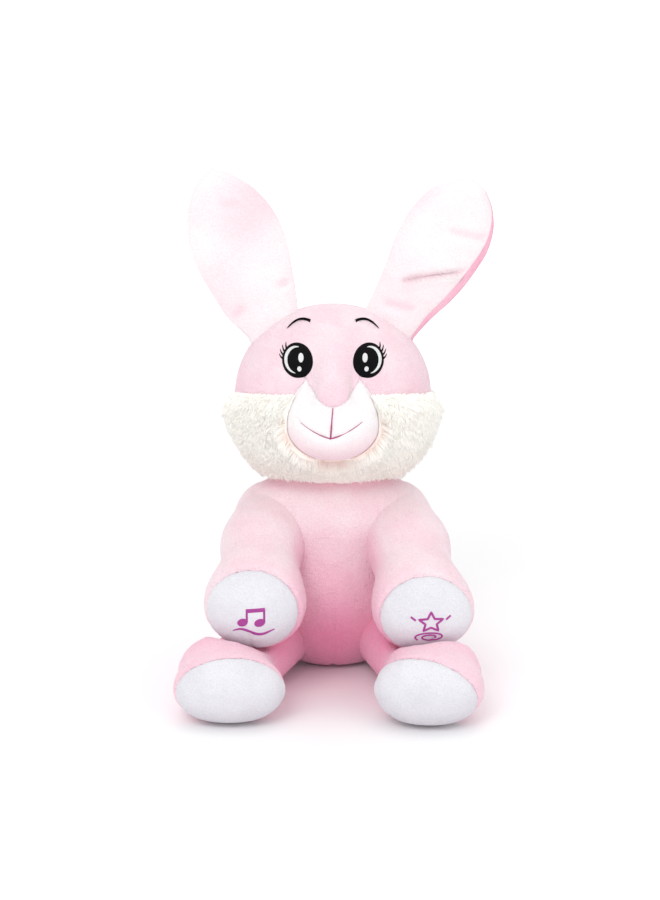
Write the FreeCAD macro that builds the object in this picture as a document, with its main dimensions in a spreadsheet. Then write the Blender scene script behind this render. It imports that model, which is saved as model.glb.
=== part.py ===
"""Animated plush rabbit: a soft sitting toy whose ears are flapped by a motor gearbox in its head.

Frame: millimetres, +Z up, the toy faces -Y, and its own left side is +X.
The origin is the middle of the flat seat under the torso.
"""
import FreeCAD, Part
import math
import os
import re
from FreeCAD import Placement, Rotation, Vector

# Driving dimensions, in millimetres and degrees. Each becomes one named cell of the sheet.
DIMENSIONS = {
    # head
    "head_rx": 69, "head_ry": 60, "head_rz": 65, "head_y": -5, "head_z": 197, "neck_gap": 1.5,
    "fur_thick": 6, "fur_low": 139, "fur_high": 198, "fur_back": 12,
    "muzzle_rx": 31, "muzzle_ry": 26, "muzzle_rz": 23, "muzzle_y": -64, "muzzle_z": 185,
    "eye_x": 24, "eye_z": 228, "eye_radius": 11.5, "patch_thick": 1, "brow_radius": 15,
    # torso
    "torso_rx": 62, "torso_ry": 56, "torso_rz": 78, "torso_y": 2, "torso_z": 58,
    "torso_top": 130, "torso_back": 43.5, "tail_radius": 16,
    # arms: shoulder ball, paw centre at the pad seam
    "shoulder_x": 47, "shoulder_y": -12, "shoulder_z": 112.5, "shoulder_radius": 22.5,
    "paw_x": 52.5, "paw_y": -92, "paw_z": 70, "paw_radius": 28, "pad_height": 12,
    # legs: hip ball, ankle and upturned foot
    "hip_x": 36, "hip_y": -18, "hip_z": 23, "hip_radius": 22,
    "ankle_radius": 19, "ankle_x": 64, "ankle_z": 19.5, "ankle_y": -108,
    "foot_x": 67, "foot_y": -130, "foot_rx": 37, "foot_ry": 20, "foot_rz": 26.5, "foot_sink": 0.8,
    "sole_thick": 1.5, "soft_gap": 1.2,
    # ears and their drive
    "hinge_y": -6, "hinge_z": 252, "ear_shaft_radius": 2, "ear_shaft_length": 94,
    "ear_root_x": 42, "ear_root_z": 247, "ear_lean_left": 28, "ear_lean_right": 21,
    "ear_half_width": 36, "ear_half_thick": 7.5, "ear_half_length": 64, "ear_centre": 52,
    "ear_start": 13, "ear_inner_start": 27, "ear_inner_x": 38,
    "paddle_thick": 2, "paddle_width": 16, "paddle_length": 74, "paddle_offset": 2, "hub_radius": 4.5,
    "hub_length": 8,
    "tooth_size": 0.8, "pinion_teeth": 12, "second_wheel_teeth": 30, "first_wheel_teeth": 36,
    "sector_teeth": 30, "tooth_play": 0.16, "axle_radius": 1, "running_gap": 0.05,
    "flap_range": 70, "motor_radius": 10, "motor_length": 25, "motor_back": -18, "motor_shaft_radius": 1,
    # gearbox casing in the head
    "case_left": 17, "case_right": -22, "case_front": -33, "case_rear": 12, "case_low": 194,
    "case_high": 240, "case_split": -2.5, "case_wall": 2,
    "turret_left": 9.5, "turret_right": -8.5, "turret_front": -22.5, "turret_rear": 10.5, "turret_high": 257,
    # sound and battery module in the torso
    "module_half_width": 32, "module_front": 4, "module_middle": 23, "module_back": 42,
    "module_low": 36, "module_high": 94, "module_wall": 2, "speaker_radius": 18,
    "cell_radius": 7.1, "cell_length": 50.5, "cell_pitch": 14.9, "cell_first_z": 54.4, "cell_y": 32.5,
    "door_low": 43.6, "door_thick": 1.8, "screw_radius": 1.25, "door_screw_z": 45.9,
    "switch_z": 39.9, "switch_travel": 4,
    # paw press switches
    "button_radius": 12, "pad_gap": 2, "arm_swing": 60, "lead_radius": 1,
}
SIDES = {"left": 1, "right": -1}

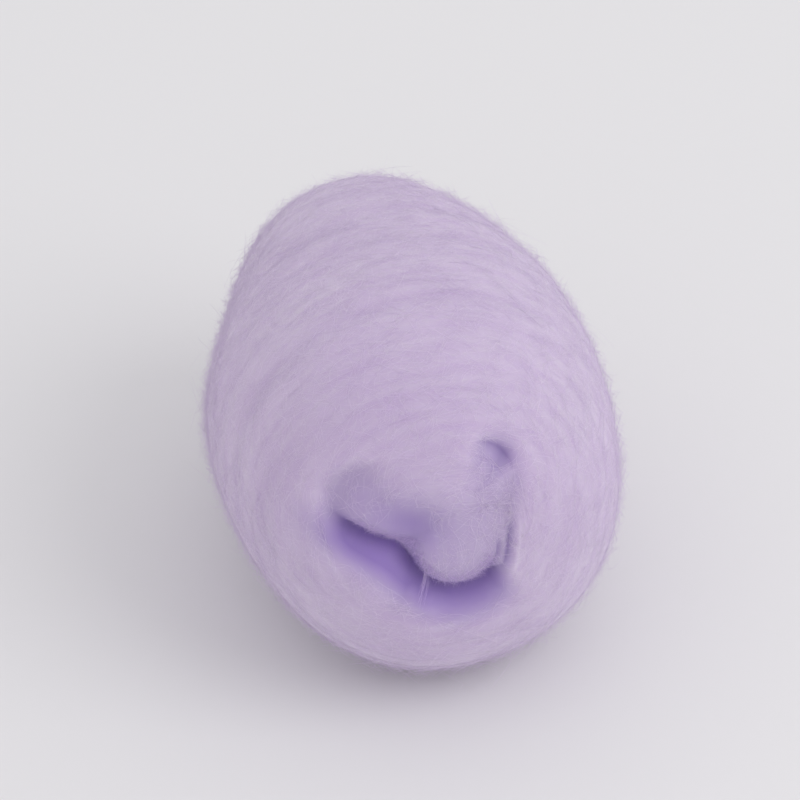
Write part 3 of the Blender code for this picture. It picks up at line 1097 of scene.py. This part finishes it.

^^^^

Reproduce the data shown above exactly.

= SOLUTION TO THIS EXERCISE =
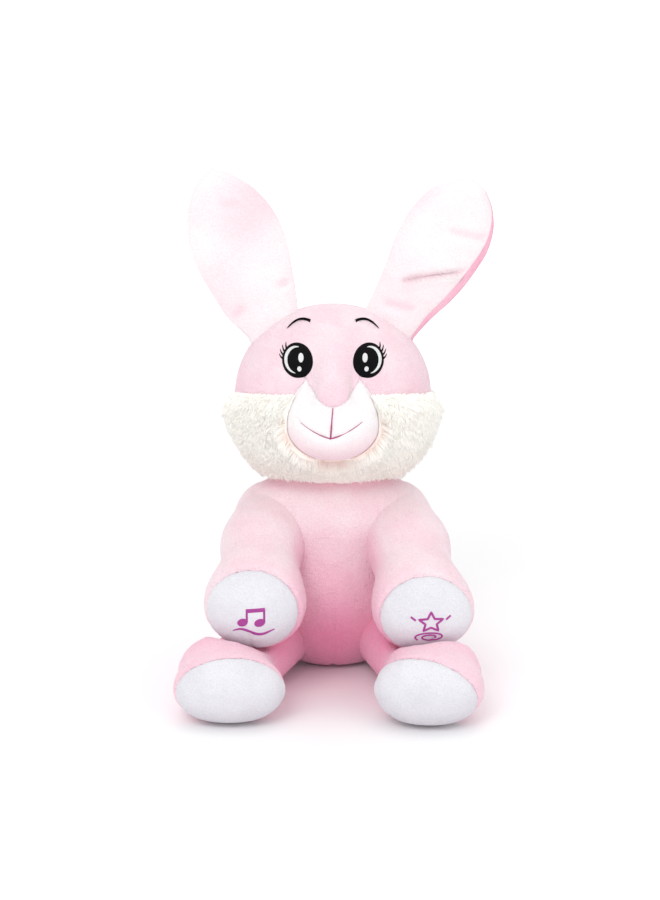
Write the FreeCAD macro that builds the object in this picture as a document, with its main dimensions in a spreadsheet. Then write the Blender scene script behind this render. It imports that model, which is saved as model.glb.
=== part.py ===
"""Animated plush rabbit: a soft sitting toy whose ears are flapped by a motor gearbox in its head.

Frame: millimetres, +Z up, the toy faces -Y, and its own left side is +X.
The origin is the middle of the flat seat under the torso.
"""
import FreeCAD, Part
import math
import os
import re
from FreeCAD import Placement, Rotation, Vector

# Driving dimensions, in millimetres and degrees. Each becomes one named cell of the sheet.
DIMENSIONS = {
    # head
    "head_rx": 69, "head_ry": 60, "head_rz": 65, "head_y": -5, "head_z": 197, "neck_gap": 1.5,
    "fur_thick": 6, "fur_low": 139, "fur_high": 198, "fur_back": 12,
    "muzzle_rx": 31, "muzzle_ry": 26, "muzzle_rz": 23, "muzzle_y": -64, "muzzle_z": 185,
    "eye_x": 24, "eye_z": 228, "eye_radius": 11.5, "patch_thick": 1, "brow_radius": 15,
    # torso
    "torso_rx": 62, "torso_ry": 56, "torso_rz": 78, "torso_y": 2, "torso_z": 58,
    "torso_top": 130, "torso_back": 43.5, "tail_radius": 16,
    # arms: shoulder ball, paw centre at the pad seam
    "shoulder_x": 47, "shoulder_y": -12, "shoulder_z": 112.5, "shoulder_radius": 22.5,
    "paw_x": 52.5, "paw_y": -92, "paw_z": 70, "paw_radius": 28, "pad_height": 12,
    # legs: hip ball, ankle and upturned foot
    "hip_x": 36, "hip_y": -18, "hip_z": 23, "hip_radius": 22,
    "ankle_radius": 19, "ankle_x": 64, "ankle_z": 19.5, "ankle_y": -108,
    "foot_x": 67, "foot_y": -130, "foot_rx": 37, "foot_ry": 20, "foot_rz": 26.5, "foot_sink": 0.8,
    "sole_thick": 1.5, "soft_gap": 1.2,
    # ears and their drive
    "hinge_y": -6, "hinge_z": 252, "ear_shaft_radius": 2, "ear_shaft_length": 94,
    "ear_root_x": 42, "ear_root_z": 247, "ear_lean_left": 28, "ear_lean_right": 21,
    "ear_half_width": 36, "ear_half_thick": 7.5, "ear_half_length": 64, "ear_centre": 52,
    "ear_start": 13, "ear_inner_start": 27, "ear_inner_x": 38,
    "paddle_thick": 2, "paddle_width": 16, "paddle_length": 74, "paddle_offset": 2, "hub_radius": 4.5,
    "hub_length": 8,
    "tooth_size": 0.8, "pinion_teeth": 12, "second_wheel_teeth": 30, "first_wheel_teeth": 36,
    "sector_teeth": 30, "tooth_play": 0.16, "axle_radius": 1, "running_gap": 0.05,
    "flap_range": 70, "motor_radius": 10, "motor_length": 25, "motor_back": -18, "motor_shaft_radius": 1,
    # gearbox casing in the head
    "case_left": 17, "case_right": -22, "case_front": -33, "case_rear": 12, "case_low": 194,
    "case_high": 240, "case_split": -2.5, "case_wall": 2,
    "turret_left": 9.5, "turret_right": -8.5, "turret_front": -22.5, "turret_rear": 10.5, "turret_high": 257,
    # sound and battery module in the torso
    "module_half_width": 32, "module_front": 4, "module_middle": 23, "module_back": 42,
    "module_low": 36, "module_high": 94, "module_wall": 2, "speaker_radius": 18,
    "cell_radius": 7.1, "cell_length": 50.5, "cell_pitch": 14.9, "cell_first_z": 54.4, "cell_y": 32.5,
    "door_low": 43.6, "door_thick": 1.8, "screw_radius": 1.25, "door_screw_z": 45.9,
    "switch_z": 39.9, "switch_travel": 4,
    # paw press switches
    "button_radius": 12, "pad_gap": 2, "arm_swing": 60, "lead_radius": 1,
}
SIDES = {"left": 1, "right": -1}

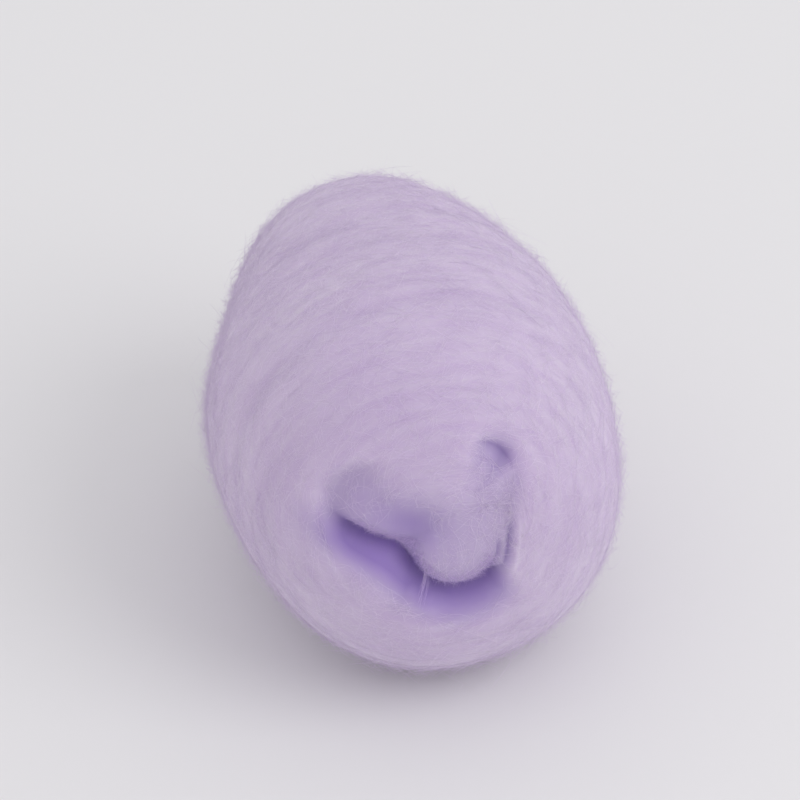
Write part 3 of the Blender code for this picture. It picks up at line 1097 of scene.py. This part finishes it.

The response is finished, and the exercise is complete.